§ Challenge:
Copy every entry exactly.

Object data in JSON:
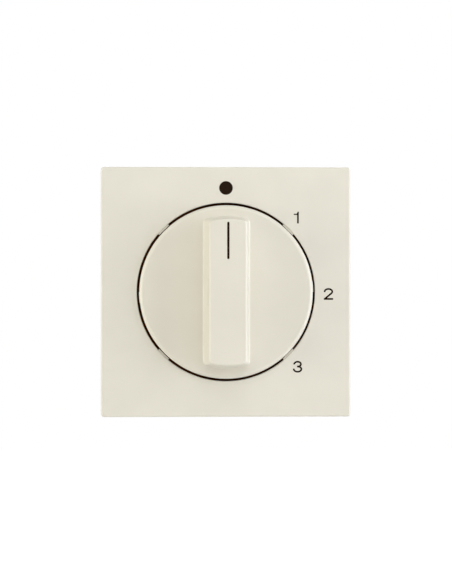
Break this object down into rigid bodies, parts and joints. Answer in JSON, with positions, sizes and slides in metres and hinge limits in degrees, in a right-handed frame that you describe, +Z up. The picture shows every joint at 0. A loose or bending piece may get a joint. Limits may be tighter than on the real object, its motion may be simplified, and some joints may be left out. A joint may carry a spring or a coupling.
{
  "type": "rotary switch",
  "caption": "Flush rotary switch with a square cream plate, a round knob with a grip bar, an off position and steps, on a steel frame with a housing behind.",
  "frame": {"origin": "on the knob's axis, in the plane of the wall, which is the back of the support frame", "axes": "+Z up, +Y into the wall along the knob's axis, so the front faces -Y, and +X to the right as seen from the front"},
  "size_m": [0.055, 0.0478, 0.055],
  "materials": {
    "cream_plate": "glossy cream moulding",
    "cream_knob": "glossy cream moulding",
    "print": "matt dark print",
    "zinc_steel": "zinc plated sheet steel",
    "screw_steel": "passivated steel",
    "spring_steel": "hard rolled steel",
    "grey_moulding": "grey thermoset, fine grained",
    "white_moulding": "off-white thermoset, fine grained",
    "spindle_moulding": "white acetal",
    "rotor_moulding": "dark grey acetal",
    "button_moulding": "orange moulding",
    "bronze": "spring bronze",
    "brass": "stamped brass",
    "silver": "silver contact tip"
  },
  "bodies": {
    "switch": {"centre_plate": "cream_plate", "scale_dot": "print", "scale_numerals": "print", "support_frame": "zinc_steel", "mechanism_cover": "grey_moulding", "base_housing": "white_moulding", "frame_screws": "screw_steel", "cover_screws": "screw_steel", "contact_1": "brass", "contact_2": "brass", "contact_3": "brass", "common_contact": "brass", "contact_tips": "silver", "detent_spring_1": "spring_steel", "detent_spring_2": "spring_steel", "clamp_spring_1": "spring_steel", "clamp_spring_2": "spring_steel", "clamp_spring_3": "spring_steel", "clamp_spring_common": "spring_steel"},
    "knob": {"knob": "cream_knob", "pointer_line": "print", "knob_leaf_spring": "spring_steel", "spindle": "spindle_moulding", "spindle_clip": "spring_steel", "detent_rotor": "rotor_moulding", "wiper_contact": "bronze"},
    "button_1": {"release_button_1": "button_moulding"},
    "button_2": {"release_button_2": "button_moulding"},
    "button_3": {"release_button_3": "button_moulding"},
    "button_common": {"release_button_common": "button_moulding"},
    "claw_left": {"claw_left": "zinc_steel"},
    "claw_screw_left": {"claw_screw_left": "screw_steel"},
    "claw_right": {"claw_right": "zinc_steel"},
    "claw_screw_right": {"claw_screw_right": "screw_steel"}
  },
  "joints": [
    {"name": "knob_turn", "type": "hinge", "parent": "switch", "child": "knob", "pos_m": [0, 0, 0], "axis": [0, 1, 0], "range_deg": [0, 135], "deforming": ["detent_spring_1", "detent_spring_2"]},
    {"name": "release_1_push", "type": "slide", "parent": "switch", "child": "button_1", "axis": [0, -1, 0], "range_m": [0, 0.0012], "stiffness_N_per_m": 1500, "springref_m": -0.0002, "deforming": ["clamp_spring_1"]},
    {"name": "release_2_push", "type": "slide", "parent": "switch", "child": "button_2", "axis": [0, -1, 0], "range_m": [0, 0.0012], "stiffness_N_per_m": 1500, "springref_m": -0.0002, "deforming": ["clamp_spring_2"]},
    {"name": "release_3_push", "type": "slide", "parent": "switch", "child": "button_3", "axis": [0, -1, 0], "range_m": [0, 0.0012], "stiffness_N_per_m": 1500, "springref_m": -0.0002, "deforming": ["clamp_spring_3"]},
    {"name": "release_common_push", "type": "slide", "parent": "switch", "child": "button_common", "axis": [0, -1, 0], "range_m": [0, 0.0012], "stiffness_N_per_m": 1500, "springref_m": -0.0002, "deforming": ["clamp_spring_common"]},
    {"name": "claw_screw_left_turn", "type": "hinge", "parent": "switch", "child": "claw_screw_left", "pos_m": [-0.0229, 0, 0], "axis": [0, 1, 0], "range_deg": [0, 444]},
    {"name": "claw_left_swing", "type": "hinge", "parent": "switch", "child": "claw_left", "pos_m": [-0.021, 0.008, 0], "axis": [0, 0, 1], "range_deg": [0, 18.2]},
    {"name": "claw_screw_right_turn", "type": "hinge", "parent": "switch", "child": "claw_screw_right", "pos_m": [0.0229, 0, 0], "axis": [0, 1, 0], "range_deg": [0, 444]},
    {"name": "claw_right_swing", "type": "hinge", "parent": "switch", "child": "claw_right", "pos_m": [0.021, 0.008, 0], "axis": [0, 0, -1], "range_deg": [0, 18.2]}
  ],
  "couplings": [
    {"joint": "claw_left_swing", "follows": "claw_screw_left_turn", "ratio": 0.040541},
    {"joint": "claw_right_swing", "follows": "claw_screw_right_turn", "ratio": 0.040541}
  ]
}
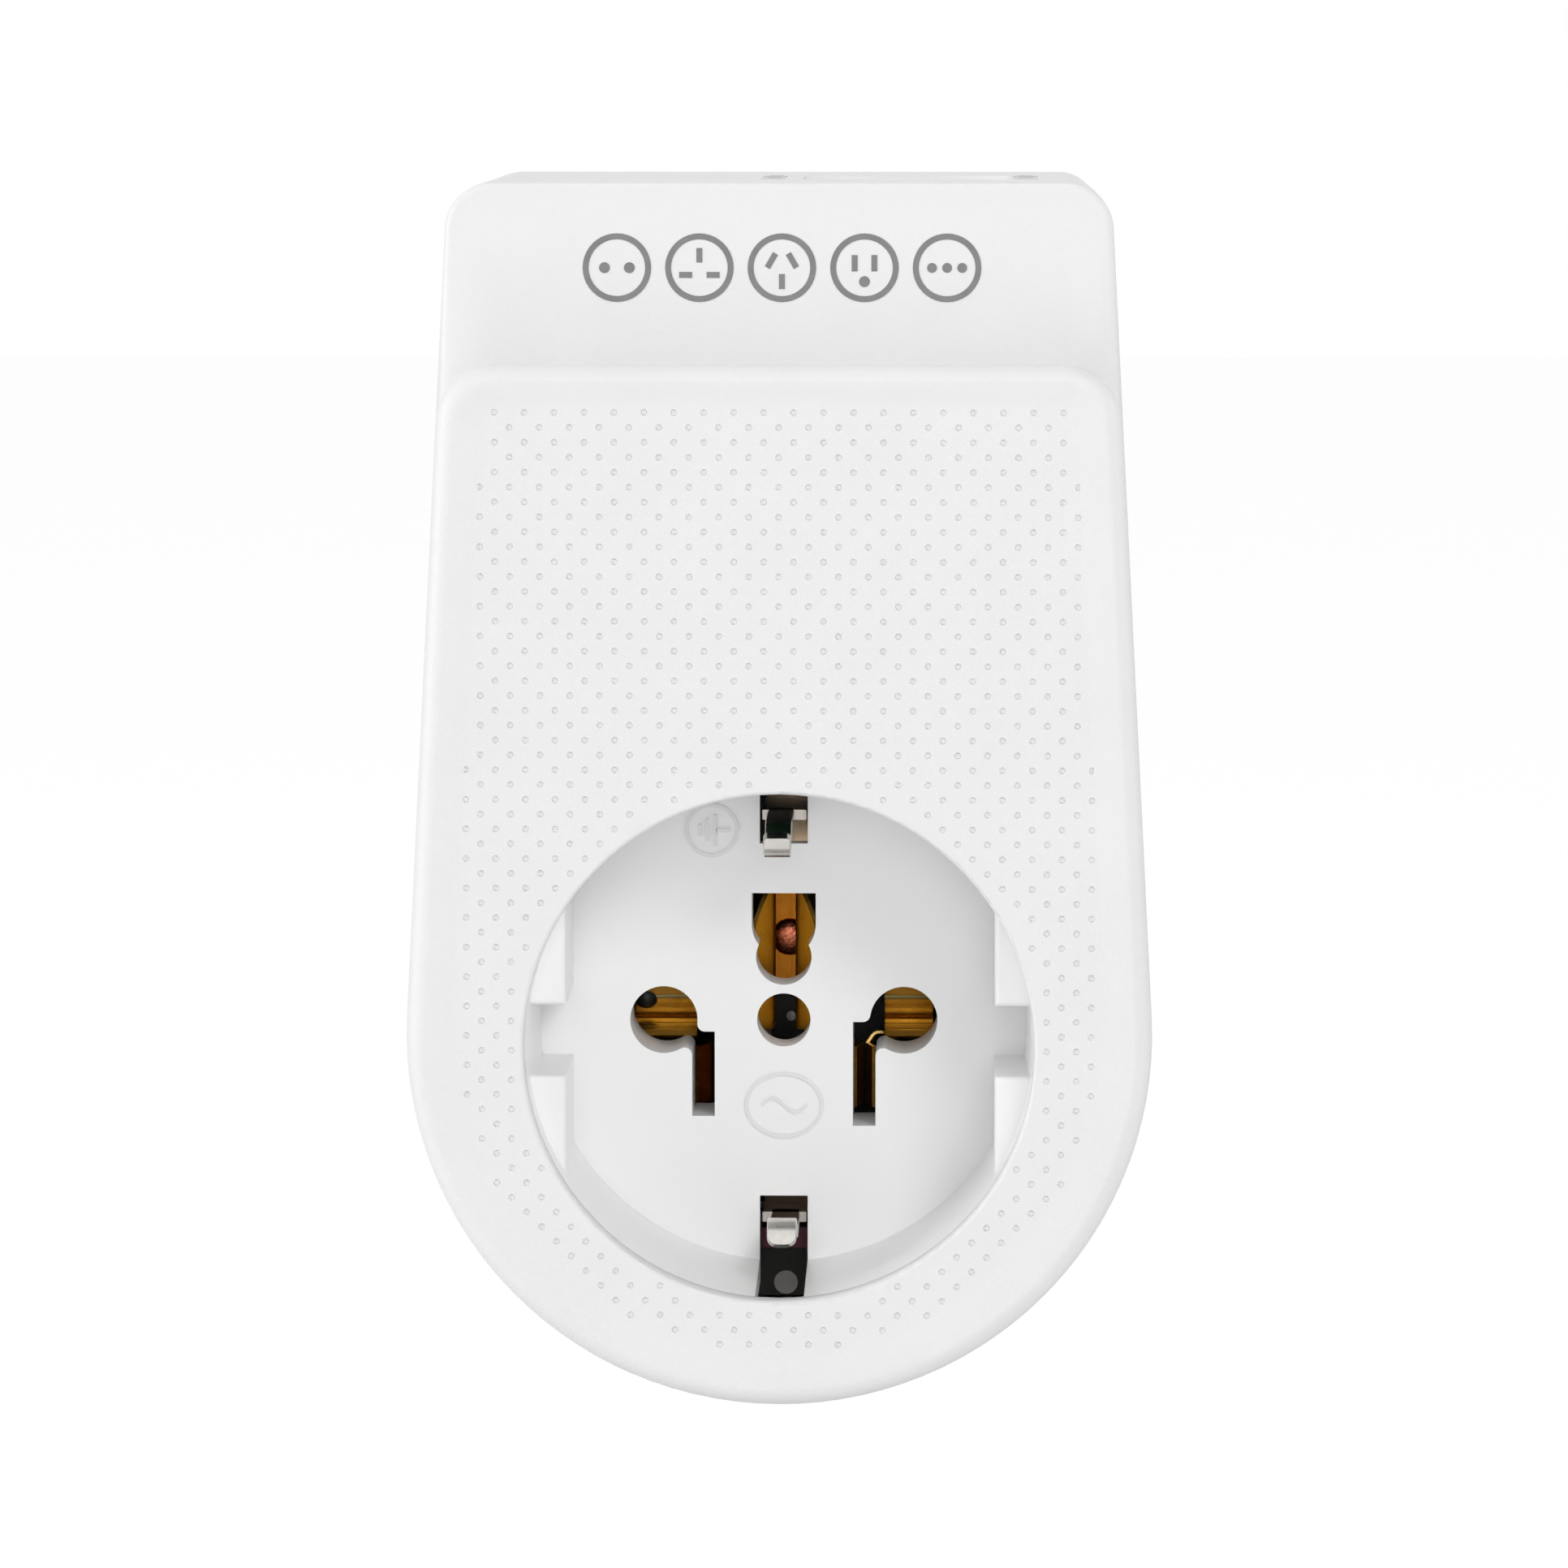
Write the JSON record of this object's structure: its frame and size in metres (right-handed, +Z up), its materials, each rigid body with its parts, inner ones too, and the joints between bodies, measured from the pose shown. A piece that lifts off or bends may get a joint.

§ Result of the exercise:
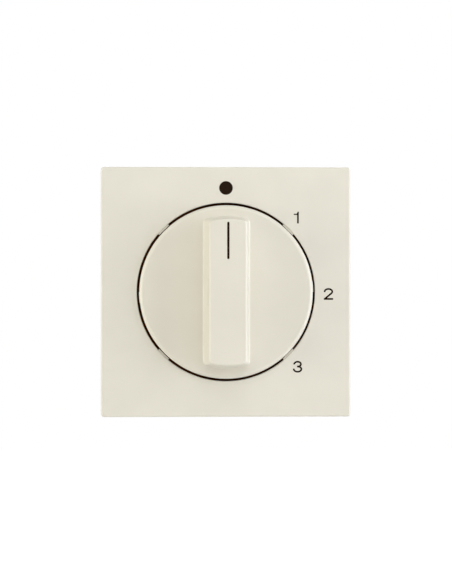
Break this object down into rigid bodies, parts and joints. Answer in JSON, with positions, sizes and slides in metres and hinge limits in degrees, in a right-handed frame that you describe, +Z up. The picture shows every joint at 0. A loose or bending piece may get a joint. Limits may be tighter than on the real object, its motion may be simplified, and some joints may be left out. A joint may carry a spring or a coupling.
{
  "type": "rotary switch",
  "caption": "Flush rotary switch with a square cream plate, a round knob with a grip bar, an off position and steps, on a steel frame with a housing behind.",
  "frame": {"origin": "on the knob's axis, in the plane of the wall, which is the back of the support frame", "axes": "+Z up, +Y into the wall along the knob's axis, so the front faces -Y, and +X to the right as seen from the front"},
  "size_m": [0.055, 0.0478, 0.055],
  "materials": {
    "cream_plate": "glossy cream moulding",
    "cream_knob": "glossy cream moulding",
    "print": "matt dark print",
    "zinc_steel": "zinc plated sheet steel",
    "screw_steel": "passivated steel",
    "spring_steel": "hard rolled steel",
    "grey_moulding": "grey thermoset, fine grained",
    "white_moulding": "off-white thermoset, fine grained",
    "spindle_moulding": "white acetal",
    "rotor_moulding": "dark grey acetal",
    "button_moulding": "orange moulding",
    "bronze": "spring bronze",
    "brass": "stamped brass",
    "silver": "silver contact tip"
  },
  "bodies": {
    "switch": {"centre_plate": "cream_plate", "scale_dot": "print", "scale_numerals": "print", "support_frame": "zinc_steel", "mechanism_cover": "grey_moulding", "base_housing": "white_moulding", "frame_screws": "screw_steel", "cover_screws": "screw_steel", "contact_1": "brass", "contact_2": "brass", "contact_3": "brass", "common_contact": "brass", "contact_tips": "silver", "detent_spring_1": "spring_steel", "detent_spring_2": "spring_steel", "clamp_spring_1": "spring_steel", "clamp_spring_2": "spring_steel", "clamp_spring_3": "spring_steel", "clamp_spring_common": "spring_steel"},
    "knob": {"knob": "cream_knob", "pointer_line": "print", "knob_leaf_spring": "spring_steel", "spindle": "spindle_moulding", "spindle_clip": "spring_steel", "detent_rotor": "rotor_moulding", "wiper_contact": "bronze"},
    "button_1": {"release_button_1": "button_moulding"},
    "button_2": {"release_button_2": "button_moulding"},
    "button_3": {"release_button_3": "button_moulding"},
    "button_common": {"release_button_common": "button_moulding"},
    "claw_left": {"claw_left": "zinc_steel"},
    "claw_screw_left": {"claw_screw_left": "screw_steel"},
    "claw_right": {"claw_right": "zinc_steel"},
    "claw_screw_right": {"claw_screw_right": "screw_steel"}
  },
  "joints": [
    {"name": "knob_turn", "type": "hinge", "parent": "switch", "child": "knob", "pos_m": [0, 0, 0], "axis": [0, 1, 0], "range_deg": [0, 135], "deforming": ["detent_spring_1", "detent_spring_2"]},
    {"name": "release_1_push", "type": "slide", "parent": "switch", "child": "button_1", "axis": [0, -1, 0], "range_m": [0, 0.0012], "stiffness_N_per_m": 1500, "springref_m": -0.0002, "deforming": ["clamp_spring_1"]},
    {"name": "release_2_push", "type": "slide", "parent": "switch", "child": "button_2", "axis": [0, -1, 0], "range_m": [0, 0.0012], "stiffness_N_per_m": 1500, "springref_m": -0.0002, "deforming": ["clamp_spring_2"]},
    {"name": "release_3_push", "type": "slide", "parent": "switch", "child": "button_3", "axis": [0, -1, 0], "range_m": [0, 0.0012], "stiffness_N_per_m": 1500, "springref_m": -0.0002, "deforming": ["clamp_spring_3"]},
    {"name": "release_common_push", "type": "slide", "parent": "switch", "child": "button_common", "axis": [0, -1, 0], "range_m": [0, 0.0012], "stiffness_N_per_m": 1500, "springref_m": -0.0002, "deforming": ["clamp_spring_common"]},
    {"name": "claw_screw_left_turn", "type": "hinge", "parent": "switch", "child": "claw_screw_left", "pos_m": [-0.0229, 0, 0], "axis": [0, 1, 0], "range_deg": [0, 444]},
    {"name": "claw_left_swing", "type": "hinge", "parent": "switch", "child": "claw_left", "pos_m": [-0.021, 0.008, 0], "axis": [0, 0, 1], "range_deg": [0, 18.2]},
    {"name": "claw_screw_right_turn", "type": "hinge", "parent": "switch", "child": "claw_screw_right", "pos_m": [0.0229, 0, 0], "axis": [0, 1, 0], "range_deg": [0, 444]},
    {"name": "claw_right_swing", "type": "hinge", "parent": "switch", "child": "claw_right", "pos_m": [0.021, 0.008, 0], "axis": [0, 0, -1], "range_deg": [0, 18.2]}
  ],
  "couplings": [
    {"joint": "claw_left_swing", "follows": "claw_screw_left_turn", "ratio": 0.040541},
    {"joint": "claw_right_swing", "follows": "claw_screw_right_turn", "ratio": 0.040541}
  ]
}
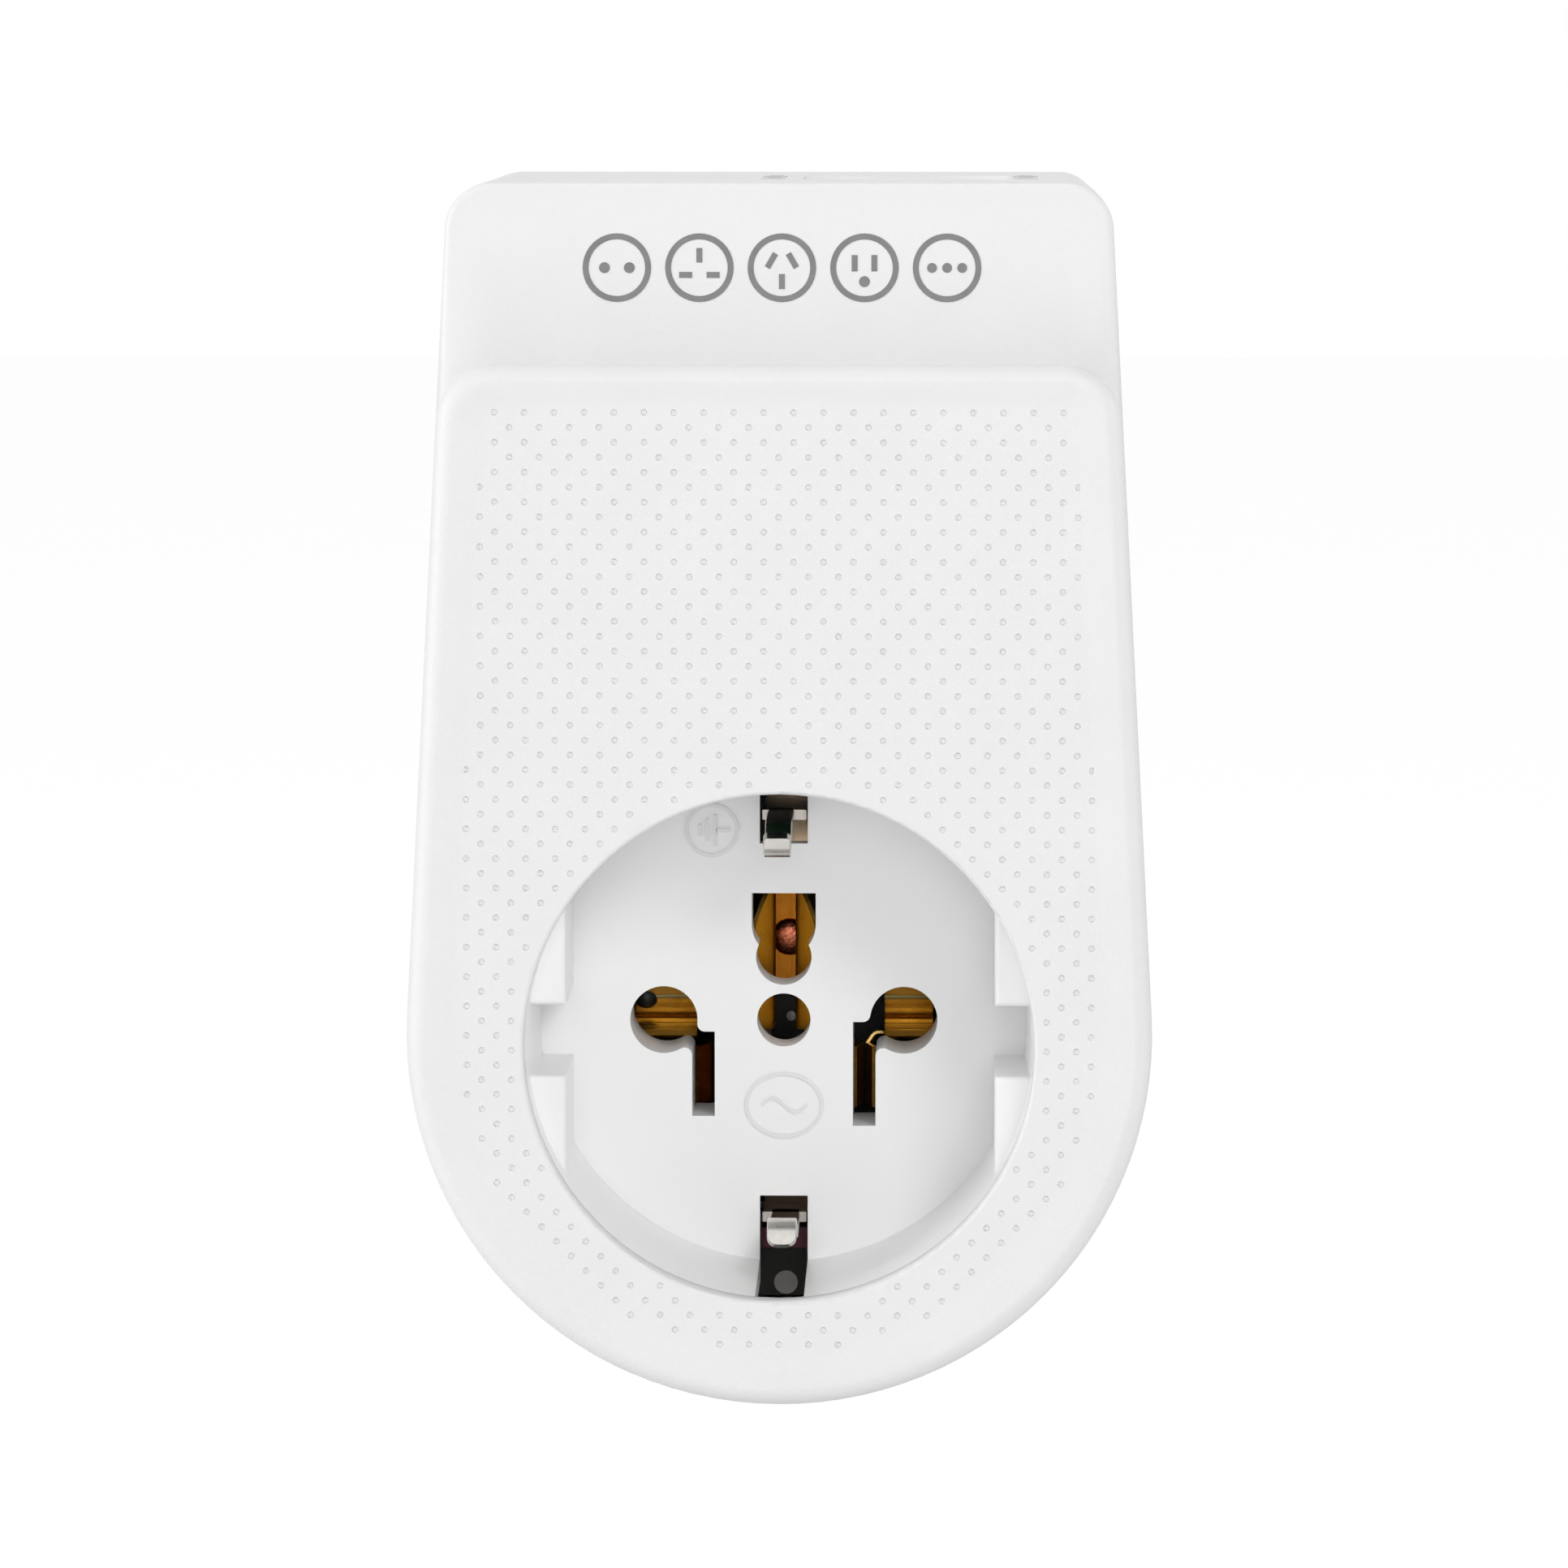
Write the JSON record of this object's structure: its frame and size in metres (right-handed, +Z up), its materials, each rigid body with its parts, inner ones too, and the joints between bodies, measured from the pose shown. A piece that lifts off or bends may get a joint.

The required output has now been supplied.